Hatred is the deadliest foe of an aspirant. It is an inveterate enemy. It is an old-standing associate of the jiva. Contempt, prejudice, sneering, taunting, teasing, ridiculing, mocking, frowning and showing wry faces are all forms of hatred. Hatred bubbles out again and again. It is insatiable like lust or greed. It may temporarily subside for some time, and may again burst out with redoubled force. If the father dislikes a man, his sons and daughters also begin to hate that man without any rhyme or reason whatsoever, although that man has not done them any wrong or injustice. Such is the force of hatred. If any one even remembers the figure of a man who has done him some serious injury some forty years ago, at once hatred creeps into his mind and his face shows clear signs of enmity and anger.  

Hatred develops by repetition. Hatred ceases not by hatred but by love only. Hatred needs prolonged and intense treatment, as its branches ramify in various directions in the sub-conscious mind. It lurks in different corners. Constant selfless service combined with meditation for a period of twelve years is necessary. An Englishman hates an Irishman and an Irishman hates an Englishman. A Catholic hates a Protestant and a Protestant hates a Catholic. This is religious hatred. There is communal hatred. One man hates another man at first sight without any reason. Selfishness, jealousy, greed and lust are the retinue of hatred. In Kali Yuga the force of hatred is augmented. Pure unselfish love should be cultivated. It is unknown in this world amongst worldly people.  

One should have fear of God. Solomon says: "Fear of the Lord is the beginning of wisdom." Service with the feeling that everything is the Self can remove hatred completely and bring realisation of the oneness of life. Prejudice, contempt, etc., will completely vanish by selfless service. Vedanta in daily life when put into actual practice can eradicate all sorts of hatred. There is one Self hidden in all beings. Then why do you frown at others? Why do you treat others with contempt? Why do you divide and separate? Realise the unity of life and consciousness. Feel the Atman everywhere. Rejoice and radiate love and peace everywhere.  

Prejudice is unreasonable dislike for something or some person. Prejudice makes the brain callous, it cannot vibrate properly to grasp things in their true light and one cannot endure honest differences of opinion. This is intolerance. Religious intolerance and prejudice are great obstacles in the path of God-realisation. Some orthodox Sanskrit priests strongly think that only Sanskrit-knowing people can have God-realisation. They think that English-knowing sannyasins are barbarians and that they cannot have Self-realisation. Look at the thick foolishness of these bigoted priests! Incorrigible, petty-minded, narrow-hearted, crooked sectarians! If a man has prejudice against the Bible or Koran he cannot grasp the truths of these books.  
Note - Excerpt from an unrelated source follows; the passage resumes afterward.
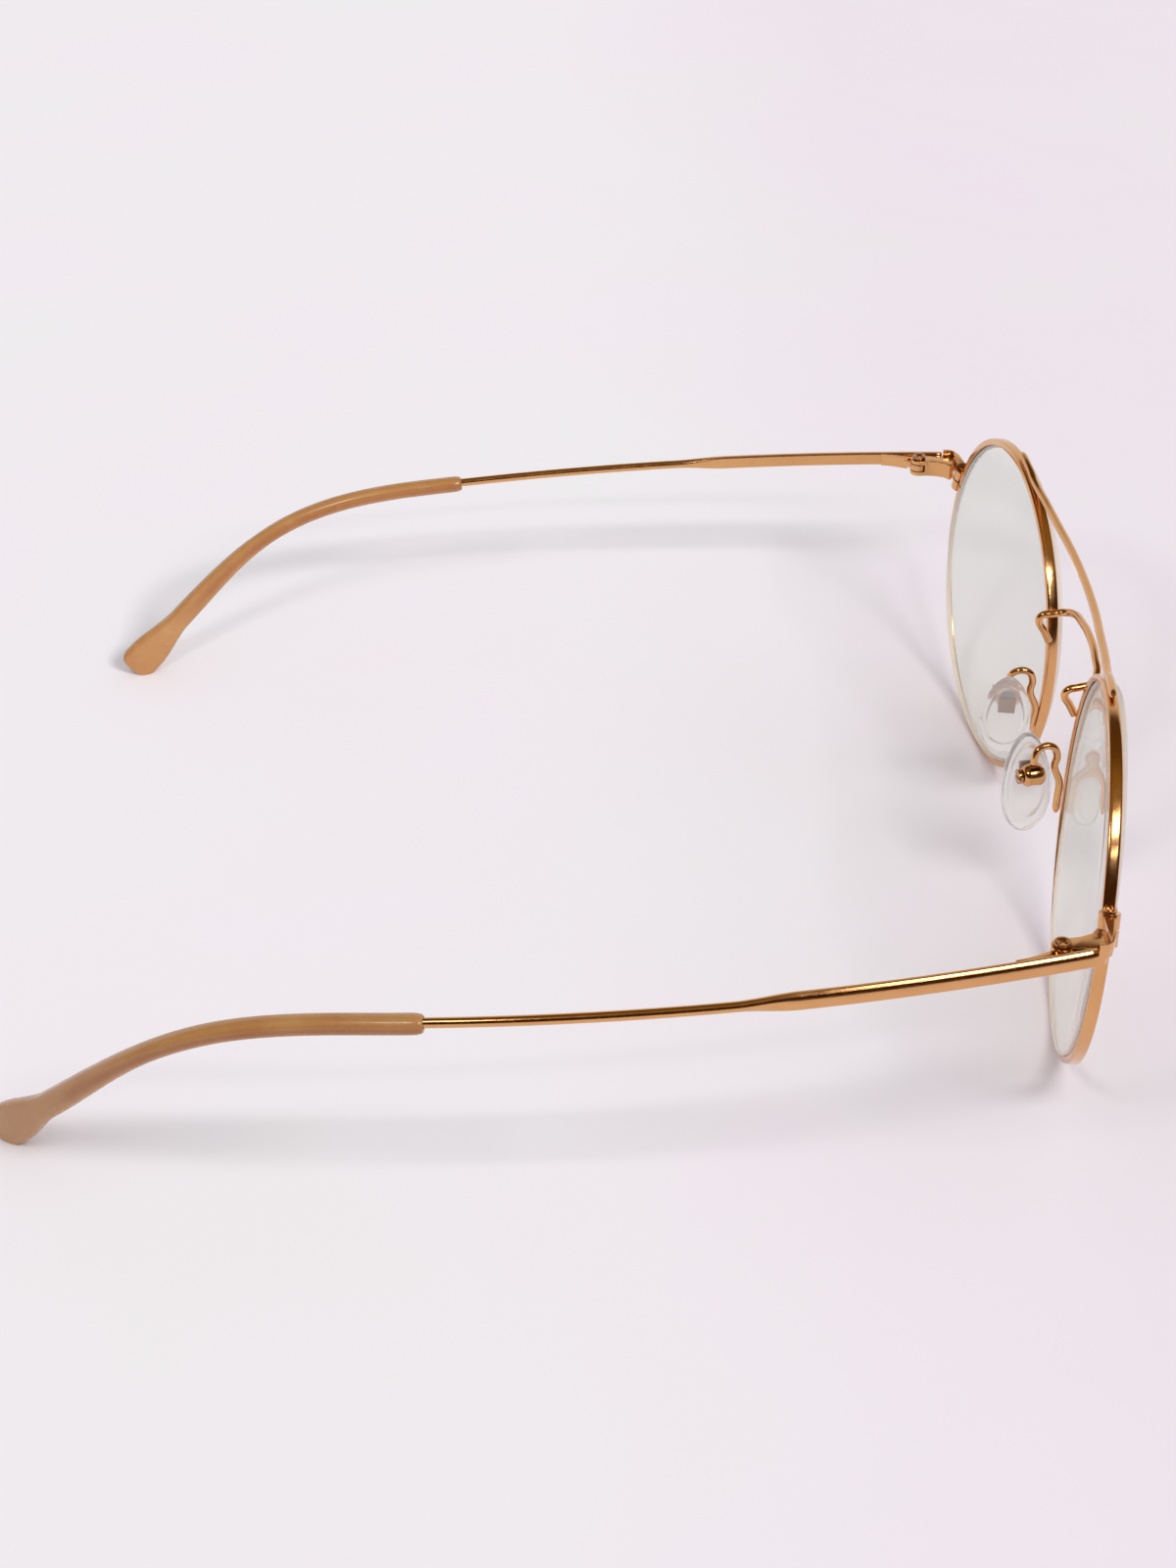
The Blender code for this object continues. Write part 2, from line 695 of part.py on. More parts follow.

His brain becomes hard, stony and callous. A man can realise God by studying and following the principles that are laid down in the Koran, Bible or Zend Avesta or the Pali books of Lord Buddha.  

Aspirants should try to remove prejudice of all sorts; then only can they see the truth everywhere. Truth is not the sole monopoly of the Sanskrit priests of Benares. Truth, Rama, Krishna and Jesus are the common property of all.  

Sectarians and bigoted people confine themselves to a small circumscribed circle or area. They have no large heart. They cannot see the good points in others on account of their jaundiced vision. They think that only their principles and doctrines are good. They treat others with contempt. They think that their sect is superior to others and that their teacher only is a man of God-realisation. They always fight with others. There is no harm in praising one's own guru and sticking to his principles and teachings, but one should pay equal regard to the teachings of other prophets and other saints. Then only will the feeling of universal love and brotherhood manifest. This will eventually lead to the realisation of God or Atman in all beings. Prejudice, intolerance, bigotry and sectarianism should be thoroughly eradicated. Prejudice and intolerance are forms of hatred. Even highly educated people are very mean and petty-minded.